Super-resolution

Summary

Super-resolution (SR) is the process through which low-resolution (LR) data is processed to estimate its high-resolution (HR) equivalent. This work proposes a new architecture of deep neural networks to achieve real-time SR on mobile GPU, and introduces a new training paradigm that produces photo-realistic super-resolved images.

Problem and objectives

Deep neural networks have shown to be powerful for SR. By looking at millions of LR and HR image pairs and optimising a predefined learning cost, a network is capable of progressively estimating a function that reverts the downscaling process. However, the design of traditional approaches has been inefficient, and the use of classical, pixel-wise objective functions is known to produce blurry and visually unsatifactory images. The goal of this project was to improve the efficiency and visual quality of SR with deep networks by proposing architectural changes and a new objective function that forces the generation of photo-realistic images.

Improving efficiency

Traditional SR has often decomposed the problem into a bicubic upsampling and a de-blurring stage, mapping the low-pass filtering and decimation stages incurred by image downscaling.
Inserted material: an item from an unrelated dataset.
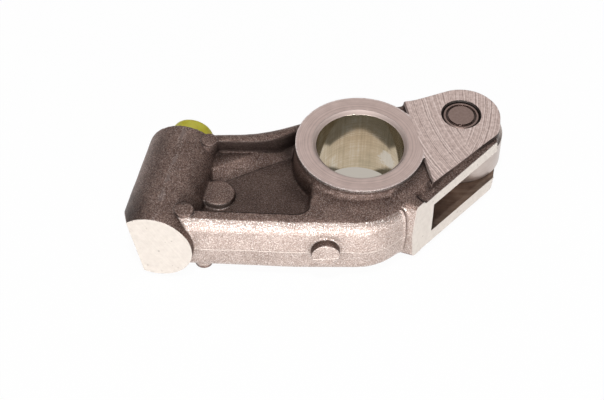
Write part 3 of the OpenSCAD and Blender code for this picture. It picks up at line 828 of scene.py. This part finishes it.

The complexity of neural networks is however proportional to input image size, meaning that preprocessing images with bicubic upsampling burdens the computational complexity of the network. Intead, we propose to directly process the input image in LR space, and learn a single function that will jointly upsample and de-blur the image.

Improving visual quality

Pixel-wise error metrics such as mean-squared error are often the norm to objectively determine whether a super-reolved image is an accurate estimation of its ground truth or not. Neural networks are therefore often trained to optimise this metric when approximating the SR function. Unfortunately, these metrics are known to correlate poorly with human perception, hence optimal results based on them are not necessarily the most pleasing visually. We modified the training mechanism making use of generative adversarial networks to relax pizel-wise traditional metrics in favour of producing results that are inditinguishable from photo-realistic images.

Results

The architectural changes we introduced for SR neural networks was proven to produce state-of-the-art SR results while reducing runtime by x30. This traslated into real-time operation on mobile GPUs, enabling real-time video SR. Additionally, the new training method proposed for SR networks resulted in images that, even though by traditional objective metrics are worse than competing methods, they are visually much more pleasing.